Posts tagged microbiome

JCVI Hosts South African Scientists to Share Microbiome Research Techniques

Two scientists from the University of Cape Town, South Africa have joined Dr. Bill Nierman’s lab for the next month as part of NIH’s Human Heredity and Health in Africa (H3Africa) Initiative, a training program designed to build out technical biological skills in the African research community. This training relates specifically to developing techniques around the area of microbiome analysis, a relatively new field in the biological sciences.

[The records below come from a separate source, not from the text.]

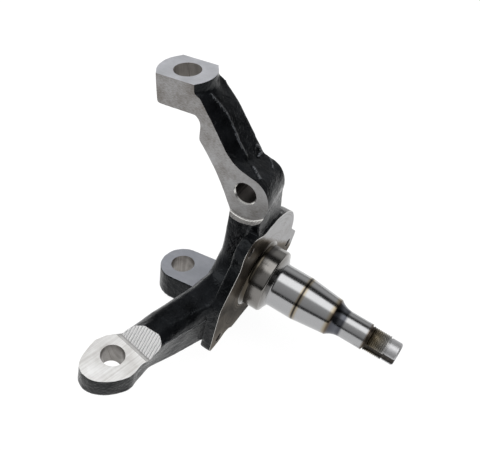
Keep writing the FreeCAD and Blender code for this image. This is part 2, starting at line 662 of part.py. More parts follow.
for item in doc.Objects:
    if "Invalid" in item.State or "Error" in item.State:
        raise SystemExit("%s failed: %s" % (item.Name, item.State))
if body.Shape.isNull() or not body.Shape.isValid() or len(body.Shape.Solids) != 1:
    raise SystemExit("the knuckle isn't one sound solid")
os.makedirs("parts", exist_ok=True)
body.Shape.exportStep("parts/%s.step" % body.Label)
print("%s: %.0f mm3" % (body.Label, body.Shape.Volume), body.Shape.BoundBox)
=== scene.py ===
import math

import bmesh
import bpy
import numpy as np
from mathutils import Matrix, Vector


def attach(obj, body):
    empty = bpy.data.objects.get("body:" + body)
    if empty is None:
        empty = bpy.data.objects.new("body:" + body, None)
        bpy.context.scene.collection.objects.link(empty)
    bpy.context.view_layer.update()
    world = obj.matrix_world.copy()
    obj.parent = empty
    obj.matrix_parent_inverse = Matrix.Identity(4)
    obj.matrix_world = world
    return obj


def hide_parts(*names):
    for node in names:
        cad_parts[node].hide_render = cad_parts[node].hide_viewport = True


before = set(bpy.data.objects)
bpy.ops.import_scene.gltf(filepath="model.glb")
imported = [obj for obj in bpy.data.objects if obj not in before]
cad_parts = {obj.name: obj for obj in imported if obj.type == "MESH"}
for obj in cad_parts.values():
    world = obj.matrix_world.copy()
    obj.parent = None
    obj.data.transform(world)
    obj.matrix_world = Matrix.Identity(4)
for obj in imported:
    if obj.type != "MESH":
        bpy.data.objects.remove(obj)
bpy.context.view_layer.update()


# The forging: upright, hub, flange and three arms in one piece of steel, hammered between two dies,
# painted black and then milled where the ball joints, caliper, shield and track rod fit to it. All
# sizes are millimetres from the spindle's axis at the flange face, +X forward, +Y out, +Z up.
MM = 0.001
TILT = math.radians(11.5)
BALL_AXIS = np.array((0.0, -math.sin(TILT), math.cos(TILT)))
OUT_ALONG_FACE = np.array((0.0, math.cos(TILT), math.sin(TILT)))
FORWARD, OUT, UP = np.eye(3)
TOP_FACE = np.array((0.0, -80.3, 126.5))
LOW_FACE = np.array((0.0, -57.3, -34.8))
CALIPER_HOLE = np.array((13.6, -19.3, 73.2))
CALIPER_LAND = 20.2
REAR_FLAT_X = -14.4
EYE_HOLE = np.array((108.6, -39.9, -10.5))
EYE_FOOT = np.array((95.0, -39.9, -10.5))
WALL_TURN = math.radians(9.8)
WALL_LEAN = math.radians(27)
WALL_ROUND = 1.3
ACROSS_WALL = np.array((math.sin(WALL_TURN), math.cos(WALL_TURN), 0.0))
AWAY_FROM_WALL = np.array((math.cos(WALL_TURN), -math.sin(WALL_TURN), 0.0))
OUT_OF_WALL = math.cos(WALL_LEAN) * AWAY_FROM_WALL + math.sin(WALL_LEAN) * UP
SCREW_CIRCLE = 52.0
SCREW_PLACES = [SCREW_CIRCLE * np.array((math.cos(turn), 0.0, math.sin(turn)))
                for turn in np.radians((58.3, -36.3, 193.6))]
# Every drilled hole: a point on its axis at its mouth, the axis out of the mouth, the largest radius
# and how deep it goes
HOLES = [(TOP_FACE, BALL_AXIS, 8.9, 22.0), (LOW_FACE, BALL_AXIS, 10.2, 22.0), (EYE_HOLE, UP, 8.0, 18.0),
         (CALIPER_HOLE, FORWARD, 8.2, 31.0), *((place, OUT, 3.5, 9.0) for place in SCREW_PLACES)]


def placed(name, data):
    """A new object of the given data in the scene."""
    item = bpy.data.objects.new(name, data)
    bpy.context.scene.collection.objects.link(item)
    return item


def finished_mesh(item):
    """The mesh that an object has after its modifiers."""
    return bpy.data.meshes.new_from_object(item.evaluated_get(bpy.context.evaluated_depsgraph_get()))


def values_of(items, name, width, kind=np.float32):
    """One property of all vertices, edges or faces of a mesh, one row each."""
    values = np.empty(len(items) * width, kind)
    items.foreach_get(name, values)
    return values.reshape(-1, width)


def positions(mesh):
    """All vertex places of a mesh, in millimetres, one row each."""
    return values_of(mesh.vertices, "co", 3).astype(float) / MM


def put_positions(mesh, points):
    """Moves the vertices of a mesh to places in millimetres."""
    mesh.vertices.foreach_set("co", (points * MM).astype(np.float32).ravel())
    mesh.update()


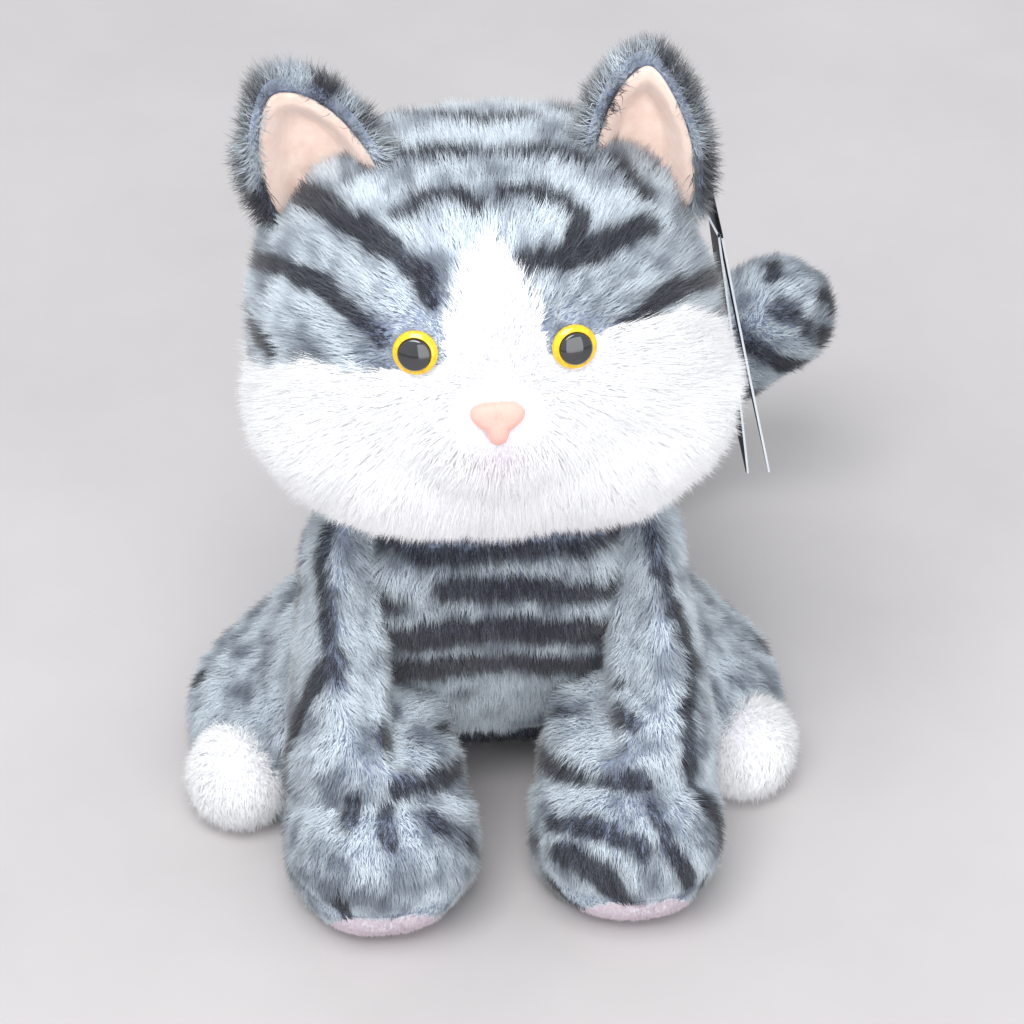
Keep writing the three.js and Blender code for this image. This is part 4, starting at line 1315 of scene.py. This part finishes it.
def build_nose():
    """A flocked pad, domed, with a crease down the middle and a stem behind."""
    edge = nose_outline()
    middle = np.array([0, 0.3])
    rings = []
    for share in (0.05, 0.2, 0.35, 0.5, 0.65, 0.78, 0.88, 0.95, 1.0):
        flat = middle + (edge - middle) * share
        crease = 0.55 * np.exp(-((flat[:, 0] / 0.5) ** 2)) * smooth(-1.5, 1.5, flat[:, 1])
        height = NOSE_DEPTH * (1 - share**4) ** 0.5 - crease * (1 - share**6)
        rings.append(np.c_[flat, np.maximum(height, 0)])
    rings.append(np.c_[middle + (edge - middle) * 0.96, np.full(len(edge), -0.8)])
    stem = 1.8 / np.linalg.norm(edge - middle, axis=1, keepdims=True)
    rings.append(np.c_[middle + (edge - middle) * stem, np.full(len(edge), -0.8)])
    rings.append(np.c_[middle + (edge - middle) * stem, np.full(len(edge), -10.0)])
    nose = new_object("nose_pad", *loft([ring * MM for ring in rings]))
    outward(nose)
    nose.data.shade_smooth()
    nose.matrix_world = frame_at(*nose_place())
    nose.data.materials.append(flock_material())
    stand_in(nose, "nose", "head")


# ----------------------------------------------------------------------- tag

TAG_CORNER = 5 * MM
TAG_THICKNESS = 0.6 * MM
# Paths in mm from the head's middle (X, Z): the bend, and each leaf from the top down.
TAG_BEND = np.array([63.6, 13])
INNER_PATH = [(55.3, 31), TAG_BEND + (-1.2, 2.6), TAG_BEND, TAG_BEND + (0.35, -2.6), (69.5, -29),
              (74.9, -72)]
OUTER_PATH = [TAG_BEND + (1.0, -0.4), TAG_BEND + (1.4, -3.0), (72.6, -29), (81.2, -72)]


def leaf(name, path, low_y, high_y, round_top):
    """A thin bent card along a path of (X, Z), with rounded corners and pale edges."""
    points = curve_through(np.array([(x, 0, z) for x, z in path]), 14)
    travel = np.r_[0, np.cumsum(np.linalg.norm(np.diff(points, axis=0), axis=1))]
    tangent = unit(np.gradient(points, axis=0))
    normal = np.stack([-tangent[:, 2], np.zeros(len(points)), tangent[:, 0]], 1)
    middle, half = (low_y + high_y) / 2, (high_y - low_y) / 2
    to_end = travel[-1] - travel
    to_start = travel if round_top else np.full(len(travel), TAG_CORNER)
    shares = np.linspace(-1, 1, 9)
    verts = []
    for k in range(len(points)):
        gap = min(to_end[k], to_start[k], TAG_CORNER)
        width = half - TAG_CORNER + math.sqrt(max(TAG_CORNER**2 - (TAG_CORNER - gap) ** 2, 0))
        for offset in (TAG_THICKNESS / 2, -TAG_THICKNESS / 2):
            for share in shares:
                verts.append(points[k] + normal[k] * offset + (0, middle + share * width, 0))
    row, step = len(shares), 2 * len(shares)
    faces, edges = [], []
    for k in range(len(points) - 1):
        a, b = k * step, (k + 1) * step
        for j in range(row - 1):
            faces.append((a + j, a + j + 1, b + j + 1, b + j))
            faces.append((a + row + j + 1, a + row + j, b + row + j, b + row + j + 1))
        edges.append((a, b, b + row, a + row))
        edges.append((a + row - 1, a + step - 1, b + step - 1, b + row - 1))
    for a in (0, (len(points) - 1) * step):
        for j in range(row - 1):
            edges.append((a + j, a + j + 1, a + row + j + 1, a + row + j))
    card = new_object(name, verts, faces + edges)
    for index, polygon in enumerate(card.data.polygons):
        polygon.material_index = 0 if index < len(faces) else 1
    return card


def build_tag():
    card_look, edge_look = card_material(), card_edge_material()
    for which, path, body in (("inner", INNER_PATH, "tag"), ("outer", OUTER_PATH, "tag_flap")):
        node = f"tag_{which}_leaf"
        low, high = box_of(node)
        places = [(x * MM + HEAD[0], z * MM + HEAD[2]) for x, z in path]
        card = leaf(f"tag_{which}_card", places, low[1], high[1], which == "inner")
        card.data.materials.append(card_look)
        card.data.materials.append(edge_look)
        stand_in(card, node, body)


# -------------------------------------------------------------- hidden pieces


HIDDEN_LOOKS = {
    "stuffing": plain_material("stuffing", srgb(226, 226, 220), srgb(250, 250, 246), 300, 1.0,
                               1.0 * MM),
    "washer": plain_material("washer_plastic", srgb(214, 214, 210), srgb(236, 236, 232), 800,
                             0.4, 0.02 * MM),
    "pellet_cloth": plain_material("pellet_cloth", srgb(214, 206, 186), srgb(236, 230, 214),
                                   1200, 0.9, 0.3 * MM),
    "tag_loop": plain_material("tag_plastic", srgb(226, 226, 228), srgb(244, 244, 246), 700,
                               0.3, 0.02 * MM),
}


def dress_cad_nodes():
    """Procedural looks for the CAD pieces that are shown as they are."""
    for name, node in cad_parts.items():
        for word, look in HIDDEN_LOOKS.items():
            if word in name:
                node.data.materials.clear()
                node.data.materials.append(look)


# --------------------------------------------------------------------- stage


FLOOR_SIZE = 20
LAMPS = (("key", (-0.3, -0.7, 1.55), 26, 1.0), ("fill", (0.4, -1.6, 0.55), 12, 1.4))
LAMP_AIM = Vector((0, 0, 0.12))
SENSOR, LENS = 36, 144.14  # mm
VIEW_ELEVATION, VIEW_AZIMUTH = 38, 5  # degrees
VIEW_DISTANCE = 1.106  # from the head's middle
VIEW_RIGHT, VIEW_DOWN = 0.0059, 0.0523  # how far the camera is moved across its own view


def build_stage():
    """Pale floor, soft light from above, and a long lens that looks down on the cat."""
    bpy.ops.mesh.primitive_plane_add(size=FLOOR_SIZE, location=(0, 0, 0))
    floor = bpy.context.object
    floor.name = "floor"
    floor.data.materials.append(plain_material("floor", srgb(176, 172, 172), srgb(184, 180, 180),
                                               8, 0.7, 0.01 * MM))

    world = bpy.data.worlds.new("studio")
    bpy.context.scene.world = world
    world.use_nodes = True
    background = world.node_tree.nodes["Background"]
    background.inputs["Color"].default_value = (0.92, 0.96, 1.0, 1)
    background.inputs["Strength"].default_value = 0.95

    for name, place, power, size in LAMPS:
        light = bpy.data.lights.new(name, "AREA")
        light.energy = power
        light.size = size
        lamp = bpy.data.objects.new(name, light)
        bpy.context.collection.objects.link(lamp)
        lamp.location = place
        aim = LAMP_AIM - Vector(place)
        lamp.rotation_euler = aim.to_track_quat("-Z", "Y").to_euler()

    elevation, azimuth = math.radians(VIEW_ELEVATION), math.radians(VIEW_AZIMUTH)
    forward = Vector((math.sin(azimuth) * math.cos(elevation),
                      math.cos(azimuth) * math.cos(elevation), -math.sin(elevation)))
    right = Vector((math.cos(azimuth), -math.sin(azimuth), 0))
    up = right.cross(forward)
    camera = bpy.data.cameras.new("camera")
    camera.sensor_width = SENSOR
    camera.lens = LENS
    eye = bpy.data.objects.new("camera", camera)
    bpy.context.collection.objects.link(eye)
    place = Vector(HEAD) - forward * VIEW_DISTANCE + right * VIEW_RIGHT - up * VIEW_DOWN
    turn = Matrix((right, up, -forward)).transposed().to_4x4()
    eye.matrix_world = Matrix.Translation(place) @ turn
    bpy.context.scene.camera = eye
    bpy.context.scene.view_settings.view_transform = "Standard"


build_stage()
dress_cad_nodes()
skins = {"head": head_skin(), "torso": torso_skin(), "tail": tail_skin()}
for side, sign in SIDES:
    skins[f"leg_{side}"] = front_leg_skin(side, sign)
    skins[f"haunch_{side}"] = haunch_skin(side, sign)
    skins[f"foot_{side}"] = foot_skin(side, sign)
trees = {name: surface_tree(skin) for name, skin in skins.items()}

build_fillings(skins)
build_head(skins["head"])
build_torso(skins["torso"], [tree for name, tree in trees.items() if name not in ("torso", "head")])
build_tail(skins["tail"])
for side, sign in SIDES:
    build_front_leg(side, skins[f"leg_{side}"], trees["torso"])
    build_hind_leg(side, skins[f"haunch_{side}"], skins[f"foot_{side}"], trees["torso"])
    build_ear(side, sign, trees["head"])
for skin in skins.values():
    bpy.data.objects.remove(skin)
build_eyes()
build_nose()
build_tag()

Microbiome analysis for the collaborative study is looking at entire community of microorganisms in the respiratory tract of South African infants to better understand how the microbiome is associated with infant pneumonia and wheezing episodes. The expectation is that the organisms that reside in the infant respiratory tract will provide protection from or a predisposition to the pneumonia or wheezing episodes.

 

The Nierman Group

The Nierman group left to right Sarah Lucas, Bill Nierman, Shantelle Claassen, Mamadou Kaba and Stephanie Mounaud (unpictured Jyoti Shanker and Lilliana Losada) welcomes visiting scientists Ms. Classeen and Dr. Kaba from University of Cape Town for a month long training in microbiome sequencing and analysis.

Mamado Kaba, MD, PhD and colleague Shantelle Claassen from the University of Cape Town will be working closely under the guidance of JCVI’s Stephanie Mounaud who is functioning as the project manager and coordinating the laboratory components of a similar project at JCVI studying the microbiomes of inafnts in the Philippines and also in South Africa. These studies are sponsored by the Bill and Melinda Gates Foundation. The training will focus initially on preparing samples for DNA sequencing on a modern DNA sequencing platform, the Illumina MiSeq instrument. Once the sequence reads are off the sequencer, the instructional focus will shift to analysis of the reads by means of an informatics pipeline that develop phylogenies, or family trees, of the microbes that are obtained from the infant respiratory tract so that the abundance and relatedness of the microbes can be established. The bioinformatics training will be provided by Jyoti Shankar, the statistical analyst working on the Gates Foundation Project.

Mamadou Kaba is a Wellcome Trust Fellow working in the Division of Medical Microbiology, Faculty of Health Sciences, University of Cape Town. Mamadou’s research interests include the molecular epidemiology of infectious diseases and the study of human microbiome in healthy and disease conditions. He has contributed in establishing a new research group conducting studies on how the composition of the upper respiratory tract, gastrointestinal, and the house dust microbial communities influences the development of respiratory diseases.

Prior to joining the University of Cape Town, Mamadou worked as Research Associate at the Laboratory of Medical Microbiology, Timone University Hospital, Marseille, France, where he studied the epidemiological characteristics of infection with hepatitis E virus in South-eastern France.

Shantelle Claassen is pursuing a Masters degree in the Division of Medical Microbiology at the University of Cape Town. She has completed a BSc (Med) Honours degree in Infectious Diseases and Immunology at the University of Cape Town, during which she examined the relative efficacy of extracting bacterial genomic DNA from human faecal samples using five commercial DNA extraction kits. The DNA extraction kits were evaluated based on their ability to efficiently lyse bacterial cells, cause minimal DNA shearing, produce reproducible results and ensure broad-range representation of bacterial diversity.

Mamadou and Shantelle are currently involved in an additional prospective, longitudinal study of which the primary objective is to investigate the association between fecal bacterial communities and recurrent wheezing during the first two years of life.

Amazon Expedition

Yesterday, JCVI expedition scientist Jeff Hoffman embarked from Manaus on a sampling expedition of the Amazon River and its tributaries, which contains 1/5th of the Earth’s river flow. In collaboration with scientists Dr. Guilherme Oliviera and Dr. Sara Cuadros from the Centro de Excelencia em Bioinformatica (CEBIO) of Belo Horizonte, Jeff is taking samples to characterize the genomes of microbes found along 2/3rds of the entire Amazon watershed, including inflowing rivers from Manaus to Macapa. Our collaborators at CEBIO will be sequencing the samples with a joint Brazil-USA effort on analysis. Long recognized for the biodiversity of visible organisms, the Amazon is understudied with regards to the diversity of microscopic organisms and this expedition will substantially increase our understanding of the biological diversity on Earth. This work continues, leverages, and complements previous and ongoing JCVI work characterizing the unexplored microbiomes of marine, estuarine, freshwater, and terrestrial environments around the world.